Re: Why should caches and intermediaries ignore If-Match?

On Mar 3, 2017, at 3:24 PM, Tom Bergan <tombergan@chromium.org> wrote:
> On Fri, Mar 3, 2017 at 2:58 PM, Mark Nottingham <mnot@mnot.net <mailto:mnot@mnot.net>> wrote:
> > On 4 Mar 2017, at 9:30 am, Roy T. Fielding <fielding@gbiv.com <mailto:fielding@gbiv.com>> wrote:
> >
> > On Mar 1, 2017, at 5:49 PM, Tom Bergan <tombergan@chromium.org <mailto:tombergan@chromium.org>> wrote:
> >>
> >> Here is the use case:
> >>
> >> We have a content-optimization (compression) proxy sitting between the browser and origin server. Among other things, the proxy can compress videos. When the browser starts playing a video, it makes an initial HTTP request to fetch (part of) the video, then builds an in-memory representation of the video and uses additional HTTP range requests as needed to fetch the rest of the video. For example, range requests are used to implement seeking.
> >>
> >> The challenge is that we now have multiple representations of every video: the original representation (from the origin server) and one or more compressed representations served by the proxy. When the browser makes an initial request for a video, it gets one of these representations. When it makes a subsequent range request, we want to ensure that it receives the *same* representation that it received on the initial request. Otherwise the browser cannot combine the second response with the first response and video playback will fail.
> >>
> >> An additional challenge is that the browser and proxy both have a cache. In theory, we control the entire connection and could add custom code to the browser, proxy, and caches to implement any protocol that we invent. In practice, both caches are intended to be HTTP-compliant caches and we'd rather not add custom hacks for use cases like this if we can avoid it.
> >>
> >> The browser needs to label each range request with the ETag it expects to receive. If-Match originally seemed like the perfect solution: The browser adds `If-Match: ETag` to every range request. If a cache has a copy of the video with a *different* ETag, the cache forwards the request to the next server in the chain rather than returning its cached copy (as would happen if we used If-Range instead of If-Match). Similarly, the proxy knows if the browser is requesting a compressed video or the original video, so it can respond accordingly. However, as discussed previously in this thread, If-Match doesn't work like this.
> >>
> >> Note that I agree it doesn't make sense for a cache to return 412 and we don't need that behavior. The semantics I'm looking for is: "Send me this representation if you have it, otherwise forward to the next server. A 4xx means that this representation is not current in the origin or in any intermediate cache or proxy."
> >>
> >> Hope that makes sense.
> >
> > You have several choices:
> >
> > 1) implement this using transfer encodings because they don't change range offsets;
> >     presumably, these would be added/removed by the protocol handlers before
> >     the caches ever see them.
> 
> Ew.
> 
> Can you expand what you mean by this? I'm not sure I followed.
> 
> In case I wasn't clear, the proxy actually produces a completely different transcode of the original video, possibly in a different container format or codec. The "compressed" video is actually a completely different file than the original video; this is not just compression via Content-Encoding.

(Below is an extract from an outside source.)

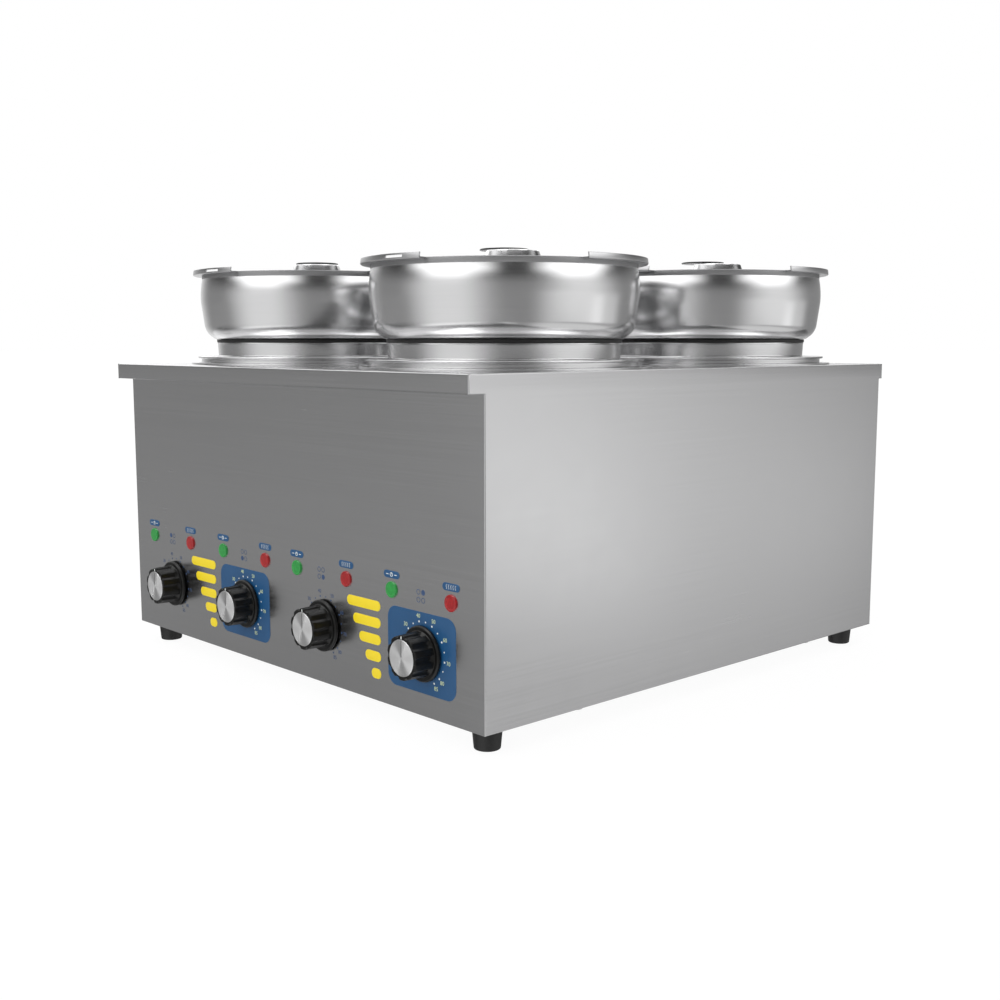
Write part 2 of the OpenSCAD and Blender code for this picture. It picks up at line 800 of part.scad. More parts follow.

If the encoding is reversible (lossless), transfer encoding is a better idea.  Of course,
this has zero chance of being implemented already -- it would be custom code.

> > 2) use If-Range and configure your proxy to forward the request when no match;
> >     yes, that's legitimate HTTP (a server is free to ignore partial requests and a proxy
> >     can forward any request it likes).
> 
> Nod.
> 
> This doesn't help with the caches, which return 200 when there is no match on the If-Range etag rather than forwarding the request. If we didn't have any HTTP caches in the middle, we would have already done this :)

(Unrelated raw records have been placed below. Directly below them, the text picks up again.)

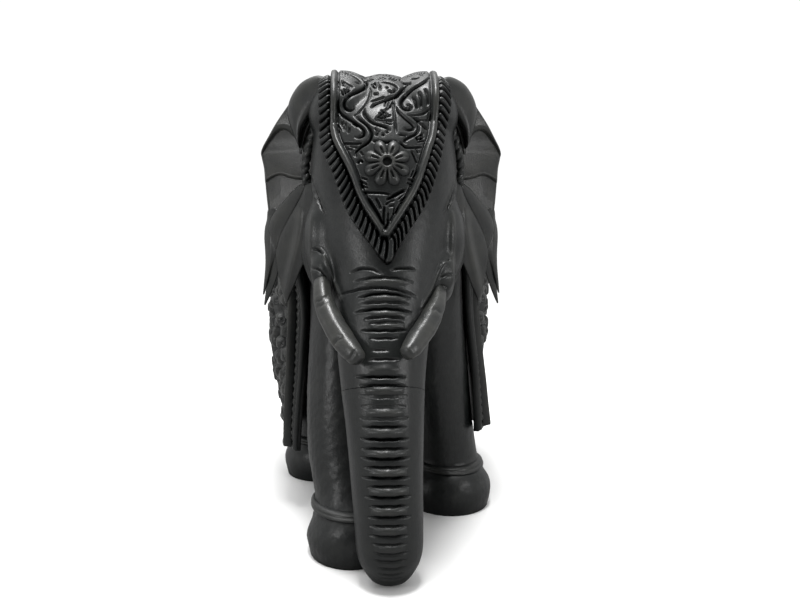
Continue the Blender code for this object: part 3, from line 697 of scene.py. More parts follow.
def carve_rings(points, normals):
    """The trunk's cross cuts, and the swellings between them, on its front."""
    flat = points[:, [0, 2]]
    flat[:, 1] += 0.05 * np.sin(flat[:, 0] * 1.7)
    facing = np.clip((-normals[:, 1] - 0.1) / 0.4, 0, 1) * (points[:, 1] < -45)
    height = np.zeros(len(points))
    for x0, x1, z, proud in SWELLS:
        swell = stroke(flat, bowed(x0, x1, z - 0.3, z), SWELL_SIGMA, taper=0.5)
        height = np.maximum(height, SWELL_RISE * proud * swell)
    for x0, x1, ends, middle, depth in CUTS:
        height -= depth * stroke(flat, bowed(x0, x1, ends, middle), CUT_SIGMA, taper=0.25)
    return height * facing


def surface_relief(obj, relief, scale):
    """Moves the object's surface along its normals, and keeps the relief for the finish's painted
    shade and painted highlight.
    """
    points, normals = read(obj.data), read(obj.data, normals=True)
    height = relief(points, normals)
    write(obj.data, points + normals * height[:, None])
    mark_relief(obj.data, 0.5 + height * scale)


# The eye slits in (x, z), by side.
EYES = {-1: [(-23.5, 120), (-20.5, 112), (-18.5, 107)], 1: [(23, 119), (20.5, 113), (18, 107.5)]}
# Sharp edged folds of skin round the tusks, and ridges beside them: (sigma, depth, points).
FOLDS = [
    (0.34, 0.7, [(-22, 96.4), (-20.5, 96.3), (-18.6, 95)]),
    (0.34, 0.7, [(-22.4, 91), (-20.4, 90.6), (-18.9, 89.4), (-17.8, 87.6)]),
    (0.3, 0.5, [(-21.8, 87), (-20.4, 86.2), (-18.6, 86.3), (-16.8, 86)]),
    (0.34, 0.55, [(16.2, 92.2), (17.4, 93), (19.4, 93.4)]),
    (0.34, 0.55, [(16, 88), (17.4, 88.8), (19.6, 89)]),
    (0.3, 0.4, [(15.6, 85.6), (16.8, 85.7), (18.4, 84.9)]),
]
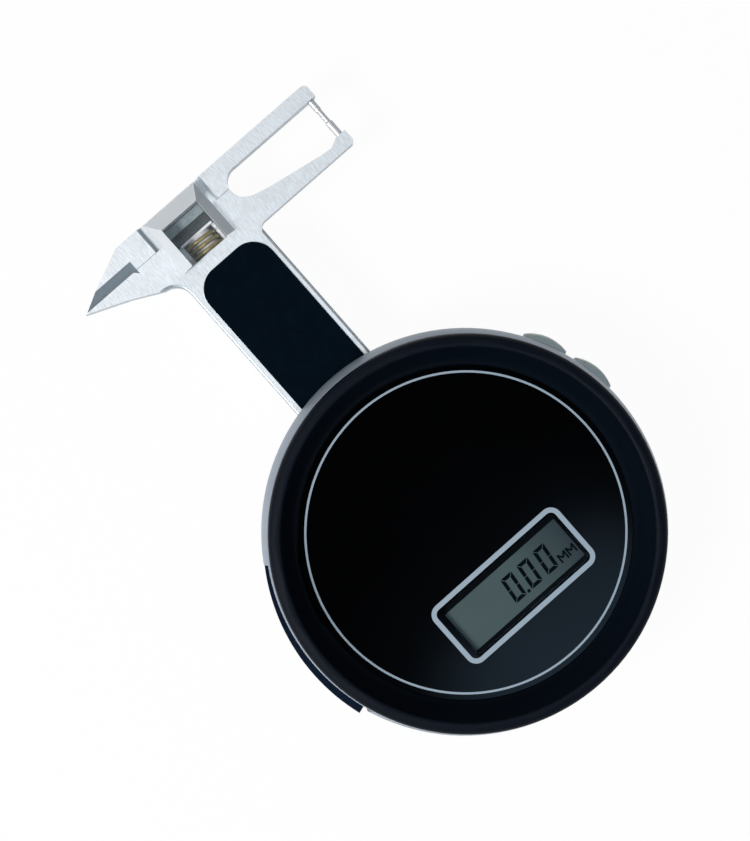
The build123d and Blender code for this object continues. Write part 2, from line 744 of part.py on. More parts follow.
def guide_blocks():
    """Brass blocks that guide the beam's two edges just inside the case."""
    made = []
    for side in (-1, 1):
        x0, x1 = sorted((side * guide_in_x, side * guide_out_x))
        one = block(x0, x1, guide_low_y, guide_high_y, plate_top_z, cap_z)
        one = chamfer(one.edges().filter_by(Axis.Z), 0.4)
        for x, y in guide_screw_places():
            one = drill(one, x, y, plate_top_z - 1, cap_z + 1, small_screw_r)
        made.append(one)
    return Compound(children=made)


def guide_cap():
    """Keeper that holds the beam down on the rail."""
    body = block(-guide_out_x, guide_out_x, guide_low_y, guide_high_y, cap_z, cap_z + guide_cap_t)
    body = chamfer(body.edges().filter_by(Axis.Z), 0.6)
    for x, y in guide_screw_places():
        body = drill(body, x, y, cap_z - 1, cap_z + guide_cap_t + 1, small_screw_r)
    return body


def guide_screws():
    top = cap_z + guide_cap_t
    made = [screw(x, y, top, floor_z + 0.3, small_screw_r, small_head_r, small_head_t, slotted=False)
            for x, y in guide_screw_places()]
    return Compound(children=made)


def head_opening(z0, z1):
    """The opening in the middle of the head, over the spring and its anchor."""
    return block(head_opening_left_x, head_opening_right_x, cover_low_y + 0.05, anchor_high_y + 0.1, z0, z1)


def upper_jaw():
    """Upper half of the head: beak with a ground edge, recess for the cover, and window arm."""
    y0 = split_y + jaw_gap / 2
    z0, z1 = rail_top_z, beam_top_z
    with BuildPart() as part:
        with BuildSketch(Plane.XY.offset(z0)):
            with BuildLine():
                Polyline((window_left_x, y0), (tip_x, y0), (brow_x, brow_y), (crown_left_x, crown_y),
                         (arm_end_x - 1.0, crown_y))
                ThreePointArc((arm_end_x - 1.0, crown_y), (arm_end_x - 0.25, crown_y - 0.3),
                              (arm_end_x, crown_y - 1.1))
                Polyline((arm_end_x, crown_y - 1.1), (arm_end_x, upper_arm_in_y),
                         (window_left_x + 3.1, upper_arm_in_y))
                ThreePointArc((window_left_x + 3.1, upper_arm_in_y), (window_left_x + 0.75, y0 + 1.3),
                              (window_left_x, y0))
            make_face()
        extrude(amount=z1 - z0)
    body = part.part
    low, high = split_y - 1, knife_y
    for flat_z, edge_z in ((z1, knife_edge_z + 0.2), (z0, knife_edge_z - 0.2)):
        side = make_face(Polyline((0, high, flat_z), (0, low, flat_z),
                                  (0, low, edge_z + (edge_z - flat_z) * 0.55), (0, y0, edge_z), close=True))
        body -= Pos(tip_x - 2, 0, 0) * extrude(side, knife_x - tip_x + 2, dir=(1, 0, 0))
    body -= head_opening(z0 - 1, z1 + 1)
    low_left, low_right = recess_left_x + recess_slope, recess_right_x - recess_slope
    recess = make_face(Polyline((recess_left_x, y0 - 1, z1 + 0.01), (low_left, y0 - 1, recess_z),
                                (low_right, y0 - 1, recess_z), (recess_right_x, y0 - 1, z1 + 0.01),
                                close=True))
    body -= extrude(recess, crown_y - y0 + 3, dir=(0, 1, 0))
    for x in cover_peg_places():
        body = drill(body, x, cover_peg_y, recess_z - cover_peg_len - 0.1, z1, cover_peg_r)
    for x, y in jaw_screw_places():
        body = drill(body, x, y, z0 - 1, recess_z - 0.6, small_screw_r)
    seat = Pos(pin_x, upper_arm_in_y, pin_z) * Rot(90, 0, 0) * Cylinder(upper_collar_r, 2 * pin_seat_depth)
    return body - seat


def cover_peg_places():
    return (cover_left_x + cover_peg_inset, cover_right_x - cover_peg_inset)


def beam_outline():
    """Outline of stem, lower jaw and lower arm, down to the tail that carries the rack."""
    y0 = split_y - jaw_gap / 2
    half = stem_w / 2
    with BuildLine() as line:
        Polyline((half, beam_full_y), (half, arm_low_y - arm_notch), (half + 0.25, arm_low_y - 0.25),
                 (half + 0.8, arm_low_y), (arm_end_x - 0.4, arm_low_y), (arm_end_x, arm_low_y + 0.4),
                 (arm_end_x, pin_seat_y), (pin_seat_x, pin_seat_y), arm_inner_corner, arm_inner[-1])
        Spline(*reversed(arm_inner), (window_left_x, y0), tangents=((-1, 0.05), (0.05, 1)))
        Polyline((window_left_x, y0), (tip_x, y0), (chin_x, chin_y), (throat_x, throat_y))
        ThreePointArc((throat_x, throat_y), (-half - 0.65, throat_end_y + 1.75), (-half, throat_end_y))
        Polyline((-half, throat_end_y), (-half, beam_low_y), (channel_left_x - 0.2, beam_low_y),
                 (channel_left_x - 0.2, beam_full_y), (half, beam_full_y))
    return line.line


def rack_cutter():
    """The spaces between the rack's teeth, cut into the beam's left edge."""
    pitch = pi * module
    half = pitch / 4 + backlash / 4
    slope = tan(radians(pressure_angle))
    out, deep = module + 0.2, 1.25 * module
    spaces = None
    first = -int((gear_y - beam_low_y - rack_spare) / pitch)
    last = int((rack_high_y - gear_y) / pitch)
    for i in range(first, last + 1):
        y = gear_y + i * pitch
        space = plate([(rack_x - out, y - half - out * slope), (rack_x + deep, y - half + deep * slope),
                       (rack_x + deep, y + half - deep * slope), (rack_x - out, y + half + out * slope)],
                      beam_bottom_z - 1, beam_top_z + 1)
        spaces = space if spaces is None else spaces + space
    return spaces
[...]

You control those HTTP caches, right? Change that behavior.  We are talking about a trivial
configuration change (or a one-line source code change), as opposed to a change to HTTP
semantics which, even if we agreed to it, wouldn't be deployed for another five years.

OTOH, you can just do the sensible thing and use a different URL for the compressed stream.
Then the proxy can redirect initial (normal) requests to the compressed stream when it already
has the beginning of that stream in cache.

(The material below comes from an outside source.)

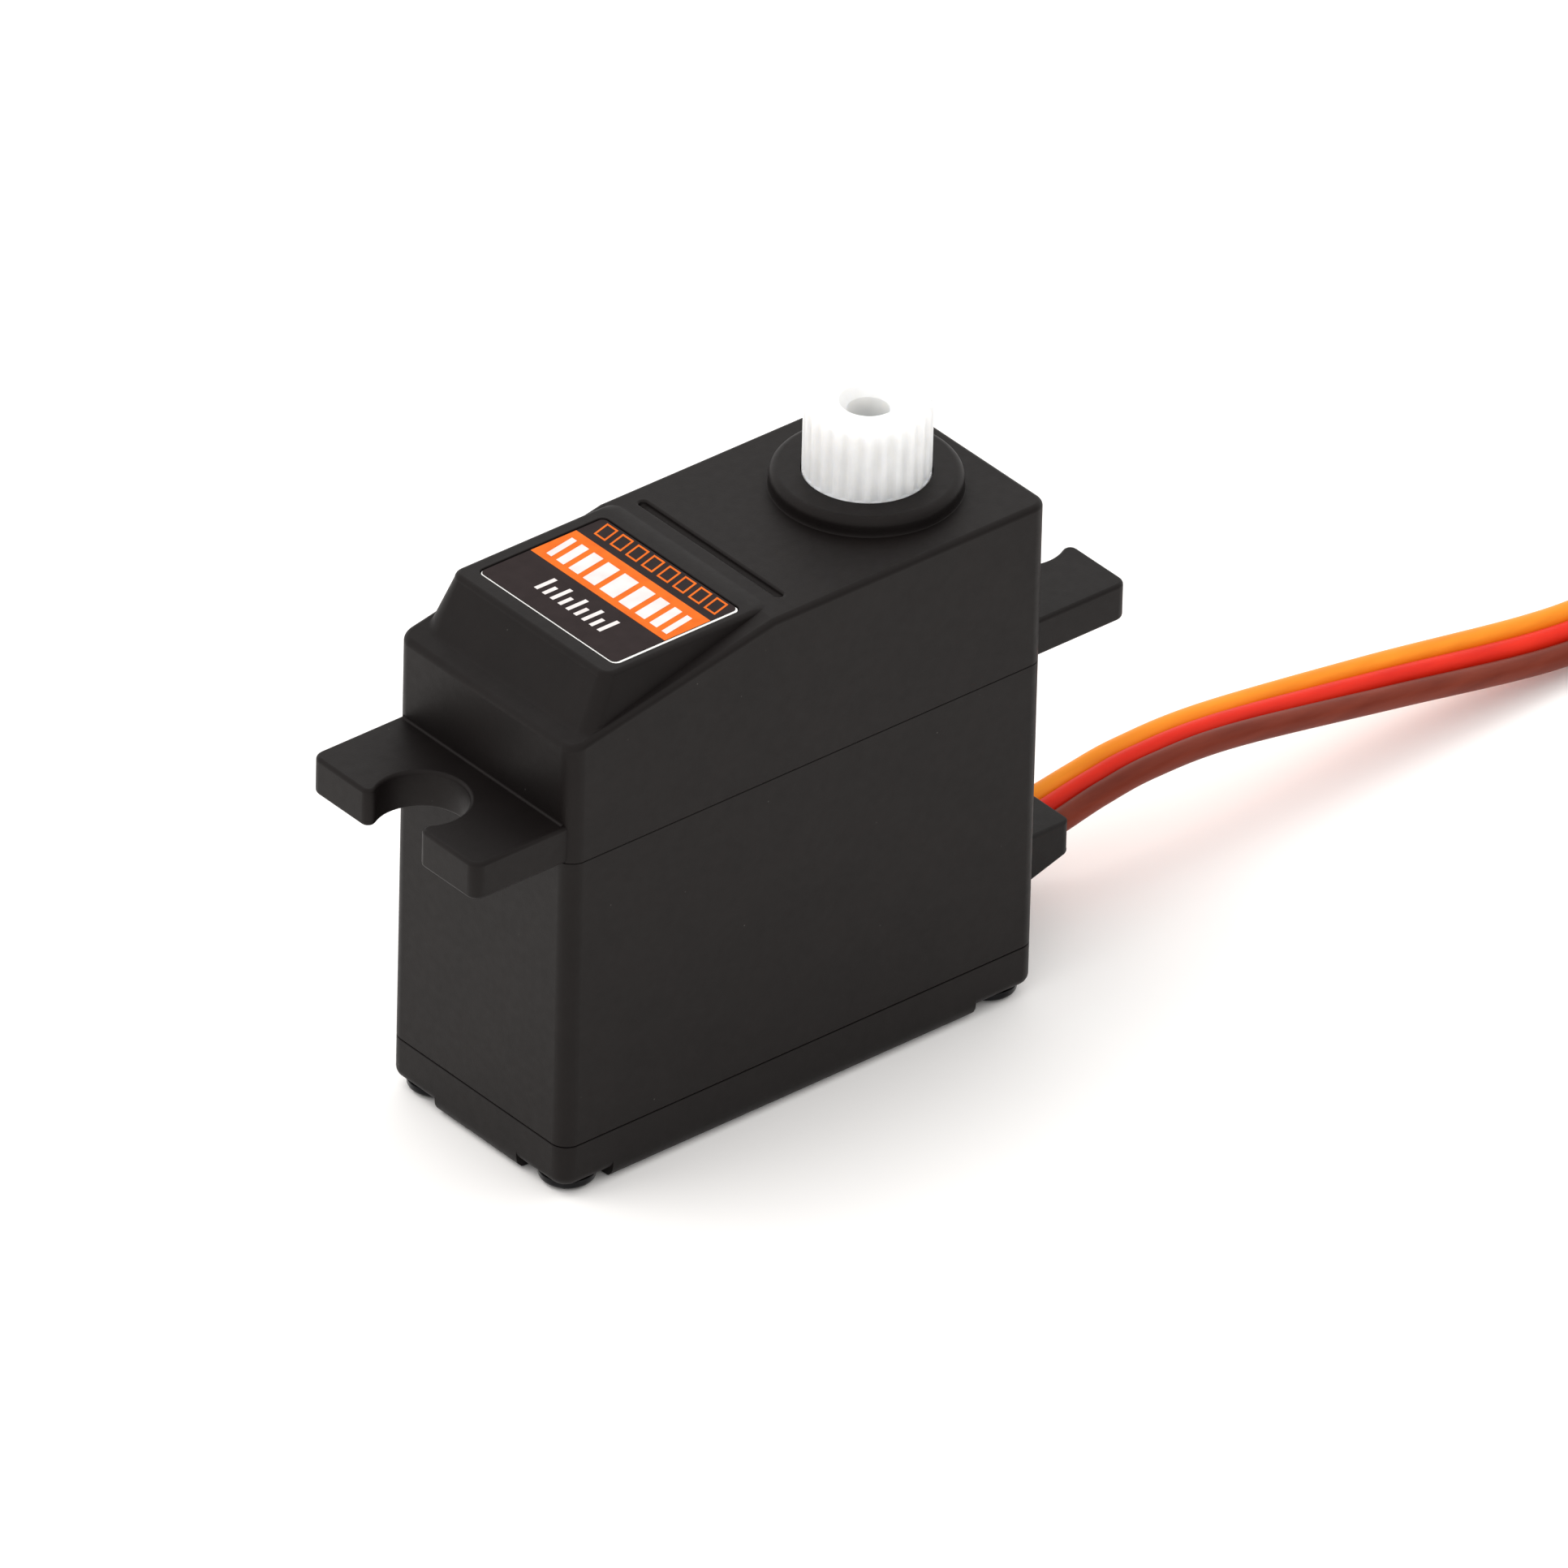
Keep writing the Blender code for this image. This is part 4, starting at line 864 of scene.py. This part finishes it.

> > 3) use If-Match and deal with the extra round-trip after a 412.
> 
> Why doesn't the logic in #2 apply here as well? Intermediary servers aren't required to 412.

They are required to either not implement it or not perform the method.  Either way, the
response isn't going to be what you want (a 2xx status) because that would change the
semantics of the field. Your use case fits If-Range's purpose, not that of If-Match.
To be clear regarding the subject, the RFC doesn't say caches and intermediaries always
ignore If-Match; it says they may.  Deployed practice will just as often respond with a 412
when an unmatched etag is received in If-Match.

....Roy

Received on Saturday, 4 March 2017 00:12:12 UTC